# Watching TV without CPU



## SenthilAnandh (Nov 18, 2008)

Hi guys,

Can we able to connect tvtuner card (or some other card setup) directly to a PC monitor (LCD or CRT) and watch TV without the help of CPU?  Cos in a net center I saw this kind of a setup. Is it possible. If possible means please explain how.

Thanks.


----------



## allmighty (Nov 19, 2008)

yup u can ..and they are called "external tv tuner" ......go to any hardware shop and ask for it ...


----------



## desiibond (Nov 19, 2008)

you can get external tv tuner cards for some 600 bucks from intex/tech-com/zeb ..

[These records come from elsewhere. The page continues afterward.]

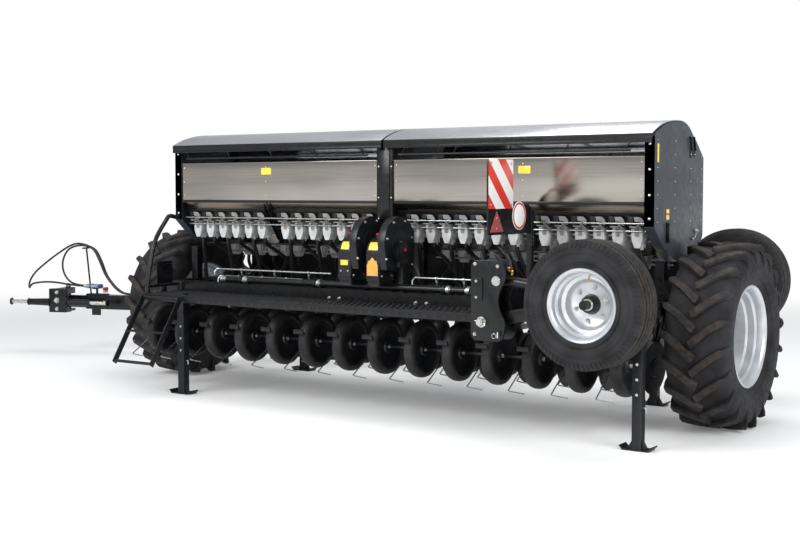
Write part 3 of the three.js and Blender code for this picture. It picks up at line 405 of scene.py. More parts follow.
# ------------------------------------------------------------------ repeated detail
def repeat_tree():
    """Copies of one shape in a row or a ring: each copy steps along and turns round the drill's origin."""
    tree = bpy.data.node_groups.new("repeated_copies", "GeometryNodeTree")
    face = tree.interface
    face.new_socket("Geometry", in_out="INPUT", socket_type="NodeSocketGeometry")
    sockets = {}
    for label, kind in (
        ("Shape", "NodeSocketObject"),
        ("Count", "NodeSocketInt"),
        ("Start", "NodeSocketVector"),
        ("Step", "NodeSocketVector"),
        ("Turn", "NodeSocketVector"),
        ("Finish", "NodeSocketMaterial"),
    ):
        sockets[label] = face.new_socket(label, in_out="INPUT", socket_type=kind).identifier
    face.new_socket("Geometry", in_out="OUTPUT", socket_type="NodeSocketGeometry")
    given = add(tree, "NodeGroupInput")
    shape = add(tree, "GeometryNodeObjectInfo", {"Object": given.outputs["Shape"]})
    spots = add(tree, "GeometryNodePoints", {"Count": given.outputs["Count"]})
    copies = add(
        tree, "GeometryNodeInstanceOnPoints", {
            "Points": spots.outputs[0], "Instance": shape.outputs["Geometry"],
        }
    )
    number = add(tree, "GeometryNodeInputIndex")
    turn = add(
        tree, "ShaderNodeVectorMath", {0: given.outputs["Turn"], "Scale": number.outputs[0]},
        operation="SCALE",
    )
    turned = add(
        tree,
        "GeometryNodeRotateInstances",
        {"Instances": copies.outputs[0], "Rotation": turn.outputs[0], "Local Space": False},
    )
    walk = add(
        tree,
        "ShaderNodeVectorMath",
        {0: number.outputs[0], 1: given.outputs["Step"], 2: given.outputs["Start"]},
        operation="MULTIPLY_ADD",
    )
    placed = add(
        tree,
        "GeometryNodeTranslateInstances",
        {"Instances": turned.outputs[0], "Translation": walk.outputs[0], "Local Space": False},
    )
    real = add(tree, "GeometryNodeRealizeInstances", {0: placed.outputs[0]})
    done = add(
        tree, "GeometryNodeSetMaterial",
        {"Geometry": real.outputs[0], "Material": given.outputs["Finish"]},
    )
    add(tree, "NodeGroupOutput", {0: done.outputs[0]})
    return tree, sockets


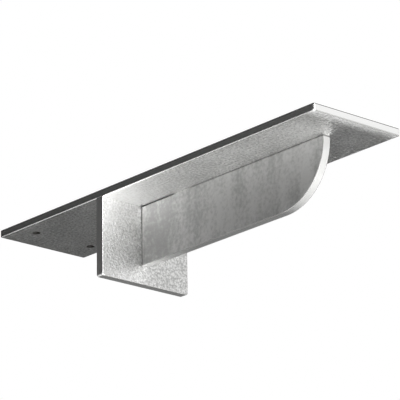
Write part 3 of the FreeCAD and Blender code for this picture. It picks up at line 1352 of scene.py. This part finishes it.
        # The lower limit keeps the division away from nought on the root.
        reach = add_node(tree, MATH, {0: both, 1: 1e-6}, operation="MAXIMUM")
        aside = add_node(tree, MATH, {0: x, 1: y}, operation="SUBTRACT")
        across = add_node(tree, MATH, {0: aside, 1: reach}, operation="DIVIDE")
        square = add_node(tree, MATH, {0: across, 1: across}, operation="MULTIPLY")
        bow = add_node(tree, MATH, {0: square, 1: given["Ripple Bow"]}, operation="MULTIPLY")
        place = add_node(
            tree,
            MATH,
            {0: z, 1: self.wander_per_metre, 2: given["Seed"]},
            operation="MULTIPLY_ADD",
        )
        uneven = add_node(
            tree,
            "ShaderNodeTexNoise",
            {"W": place, "Scale": 1.0, "Detail": 0.0},
            noise_dimensions="1D",
        )
        bowed = add_node(tree, MATH, {0: z, 1: bow}, operation="ADD")
        turns = add_node(tree, MATH, {0: bowed, 1: given["Ripple"]}, operation="DIVIDE")
        phase = add_node(
            tree, MATH, {0: uneven, 1: given["Wander"], 2: turns}, operation="MULTIPLY_ADD"
        )
        angle = add_node(tree, MATH, {0: phase, 1: math.pi}, operation="MULTIPLY")
        swing = add_node(tree, MATH, {0: angle}, operation="SINE")
        wave = add_node(tree, MATH, {0: swing}, operation="ABSOLUTE")
        valley = add_node(tree, MATH, {0: 1.0, 1: wave}, operation="SUBTRACT")
        pressed = add_node(tree, MATH, {0: valley, 1: given["Ripple Depth"]}, operation="MULTIPLY")
        thinner = add_node(
            tree,
            MATH,
            {0: uneven, 1: given["Ripple Depth"], 2: pressed},
            operation="MULTIPLY_ADD",
        )
        share = add_node(tree, MATH, {0: 1.0, 1: thinner}, operation="SUBTRACT")
        moved = add_node(
            tree,
            "ShaderNodeCombineXYZ",
            {
                "X": add_node(tree, MATH, {0: x, 1: share}, operation="MULTIPLY"),
                "Y": add_node(tree, MATH, {0: y, 1: share}, operation="MULTIPLY"),
                "Z": z,
            },
        )
        return add_node(tree, "GeometryNodeSetPosition", {"Geometry": body, "Position": moved})


def main() -> None:
    """Build the camera, the studio and the bracket's finishes and welds in order."""
    logging.basicConfig(level=logging.INFO, format="%(name)s: %(message)s")
    bpy.context.scene.view_settings.view_transform = "Standard"
    Camera().build()
    Studio().build()
    Plates().build()
    StitchWelds().build()


if __name__ == "__main__":
    main()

connect the card to TV monitor using VGA port.


----------



## SenthilAnandh (Nov 19, 2008)

allmighty said:


> yup u can ..and they are called "external tv tuner" ......go to any hardware shop and ask for it ...


 


desiibond said:


> you can get external tv tuner cards for some 600 bucks from intex/tech-com/zeb ..
> 
> connect the card to TV monitor using VGA port.


 
Thanks. Some more questions
1)After that it wont require CPU to be connected right? 
2)How about sound? 
3)Will it have provision to connect speakers (5.1). 
4)How the output (video and audio) differs from internal tv tuner card?


----------



## VarDOS (Nov 19, 2008)

SenthilAnandh said:


> 1)After that it wont require CPU to be connected right?



Yes u won't require a CPU.....



SenthilAnandh said:


> 2)How about sound?



The sound is good and u can connect u r speakers to the card and if u have built in speakers on u r monitor u can use that too


----------